Fixed book price reprieved for four more years

The fixed book price will remain in force for the next four years and will be reviewed again in 2019, ministers agreed during Friday’s cabinet meeting.

Publishers will then have to be able to show that the fixed book price has led to more small circulation books being published. By fixing book prices, supermarkets and discounters are not allowed to sell books at below the publisher’s recommended price and so cream off the popular end of the market.

Ministers agree it is important to protect more vulnerable publications because the book sector has been hit by declining sales of physical books. ‘Now the book market is shrinking it is even more important to keep bringing out vulnerable publications such as collections of essays and books by new writers,’ culture minister Jet Bussemaker said.

The Dutch arts council has recommended maintaining the book price but the Dutch consumers authority ACM last year criticised it for being old-fashioned and ineffective, the NRC says on Friday.
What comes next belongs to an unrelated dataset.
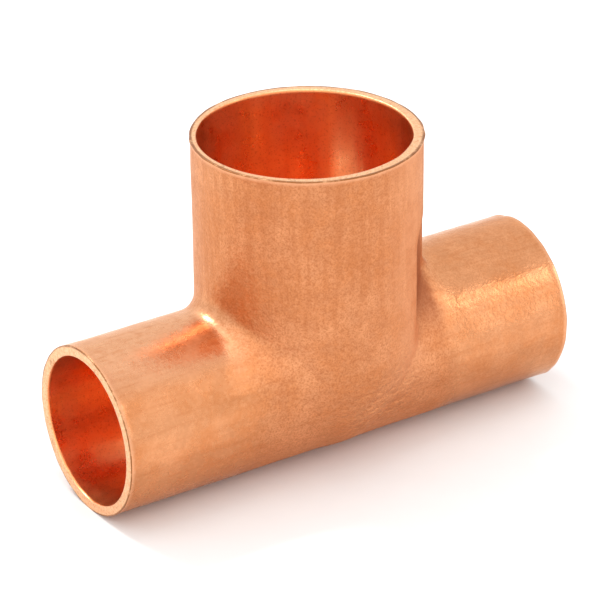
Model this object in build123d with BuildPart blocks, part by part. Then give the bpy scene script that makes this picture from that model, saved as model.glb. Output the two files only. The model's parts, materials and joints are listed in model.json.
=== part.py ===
from build123d import *
import os

# A wrought copper solder-joint tee. Half inch tube enters both ends of the run, and three
# quarter inch tube enters the larger branch. The whole fitting is one piece of metal, pressed
# out of a length of tube. The run lies along X and the branch rises along +Z. The origin is
# straight under the branch, on the surface that the run rests on. All lengths are in mm.

# Run, for tube 15.88 outside
run_length = 54.8
run_outer_radius = 9.08
run_socket_radius = 7.99
run_socket_depth = 12.7
run_throat_radius = 7.55

# Branch, for tube 22.23 outside
branch_height = 26.5  # from the run's axis up to the branch's mouth
branch_outer_radius = 12.02
branch_socket_radius = 11.165
branch_socket_depth = 19.05
branch_throat_radius = 10.6

# Body
round_under_height = 5.0  # above the run's axis, where the branch's wall starts to round under
foot_clearance = 0.13  # from the lowest point of the branch's foot down to the run's lowest line
crotch_radius = 4.5  # outside, where the branch's wall flows into the run
rim_break = 0.15  # chamfer that trimming leaves on every rim
quarter_handle = 0.5523  # share of a half axis that makes a Bezier curve a quarter ellipse

# Places that follow from the sizes above
axis_height = run_outer_radius
left_mouth = Plane(origin=(-run_length / 2, 0, axis_height), z_dir=(-1, 0, 0))
right_mouth = Plane(origin=(run_length / 2, 0, axis_height), z_dir=(1, 0, 0))
branch_mouth = Plane(origin=(0, 0, axis_height + branch_height), z_dir=(0, 0, 1))


def branched_bar(run_radius, branch_radius, blend_radius):
    """A round bar along the run with a round bar rising from it, blended where they meet.

    The rising bar ends below in an ellipsoid foot that sinks into the run's lower half, so that
    its sides taper down to the run without a ledge.
    """
    run_bottom = axis_height - run_radius
    foot_bottom = run_bottom + foot_clearance
    foot_center = axis_height + round_under_height
    foot_depth = foot_center - foot_bottom
    bar_top = axis_height + branch_height
    with BuildPart() as bar:
        with BuildSketch(right_mouth):
            Circle(run_radius)
        extrude(amount=-run_length)
        with BuildSketch(Plane.XZ):
            with BuildLine():
                Bezier(
                    (0, foot_bottom),
                    (branch_radius * quarter_handle, foot_bottom),
                    (branch_radius, foot_center - foot_depth * quarter_handle),
                    (branch_radius, foot_center),
                )
                Line((branch_radius, foot_center), (branch_radius, bar_top))
                Line((branch_radius, bar_top), (0, bar_top))
                Line((0, bar_top), (0, foot_bottom))
            make_face()
        revolve(axis=Axis.Z)
        fillet(bar.edges(Select.NEW), blend_radius)
    return bar.part


outer_skin = branched_bar(run_outer_radius, branch_outer_radius, crotch_radius)
wall = branch_outer_radius - branch_throat_radius
waterway = branched_bar(run_throat_radius, branch_throat_radius, crotch_radius + wall)

with BuildPart() as tee_body:
    add(outer_skin)
    add(waterway, mode=Mode.SUBTRACT)
    # Sockets, each ending at the step that stops the tube
    with Locations(left_mouth, right_mouth):
        Hole(radius=run_socket_radius, depth=run_socket_depth)
    with Locations(branch_mouth):
        Hole(radius=branch_socket_radius, depth=branch_socket_depth)
    # Both edges of each of the three trimmed rims
    by_length = tee_body.edges().group_by(Axis.X)
    by_height = tee_body.edges().group_by(Axis.Z)
    chamfer(by_length[0] + by_length[-1] + by_height[-1], rim_break)

tee_body.part.label = "tee_body"

os.makedirs("parts", exist_ok=True)
export_step(tee_body.part, "parts/tee_body.step")
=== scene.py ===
import json
import math

import bpy
import numpy as np
from mathutils import Matrix, Vector


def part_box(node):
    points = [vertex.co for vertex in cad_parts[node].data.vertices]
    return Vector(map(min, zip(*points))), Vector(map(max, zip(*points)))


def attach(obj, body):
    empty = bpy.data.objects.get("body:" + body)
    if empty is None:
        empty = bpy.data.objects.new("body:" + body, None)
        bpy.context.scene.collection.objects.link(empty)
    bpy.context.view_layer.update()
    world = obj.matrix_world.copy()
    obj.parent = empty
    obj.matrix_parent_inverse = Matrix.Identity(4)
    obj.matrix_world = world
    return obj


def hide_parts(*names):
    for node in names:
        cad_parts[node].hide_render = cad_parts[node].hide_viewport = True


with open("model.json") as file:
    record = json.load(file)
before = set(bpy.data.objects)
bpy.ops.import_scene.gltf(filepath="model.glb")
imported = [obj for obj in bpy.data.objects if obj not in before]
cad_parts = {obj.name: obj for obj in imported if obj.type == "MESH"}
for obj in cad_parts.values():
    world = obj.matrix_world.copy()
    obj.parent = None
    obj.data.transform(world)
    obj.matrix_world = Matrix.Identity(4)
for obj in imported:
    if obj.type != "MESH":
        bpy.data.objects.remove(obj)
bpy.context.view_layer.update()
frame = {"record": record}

# ---------------------------------------------------------------- sizes
# Shapes are worked out in millimetres with the origin where the axes of the run and the branch cross:
# X along the run, Z up the branch. METRE takes them to the frame's metres.
METRE = 0.001
mounts = {mount["name"]: mount for mount in frame["record"]["mounts"]}
_, tee_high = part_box("tee_body")
axis_height = mounts["run_socket_left"]["pos_m"][2] / METRE
run_radius = axis_height
run_half = tee_high.x / METRE
branch_radius = 12.02
branch_top = tee_high.z / METRE - axis_height
run_socket_radius = mounts["run_socket_left"]["dims"]["r_mm"]
branch_socket_radius = mounts["branch_socket"]["dims"]["r_mm"]
run_stop = run_half - 12.7
branch_stop = branch_top - 19.05
run_throat_radius = 7.55
branch_throat_radius = 10.6
stop_width = 0.7

# The branch rounds under below foot_start, and its foot stays foot_gap inside the run's wall.
foot_start = 5.0
foot_gap = 0.13
outer_foot = run_radius - foot_gap
inner_foot = run_throat_radius - foot_gap
inner_blend = 5.9
least_blend = 0.3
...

The ACM said in an opinion piece in the paper last summer there is no evidence the fixed book price encourages book sellers to offer unpopular works alongside best sellers.

The book sector, however, welcomed the cabinet’s decision. ‘The aim of the law is to guarantee the qualify, diversity and availability of Dutch language books for a wide public,’ the statement said.

‘The lively book culture we have in the Netherlands is of crucial importance to our country.’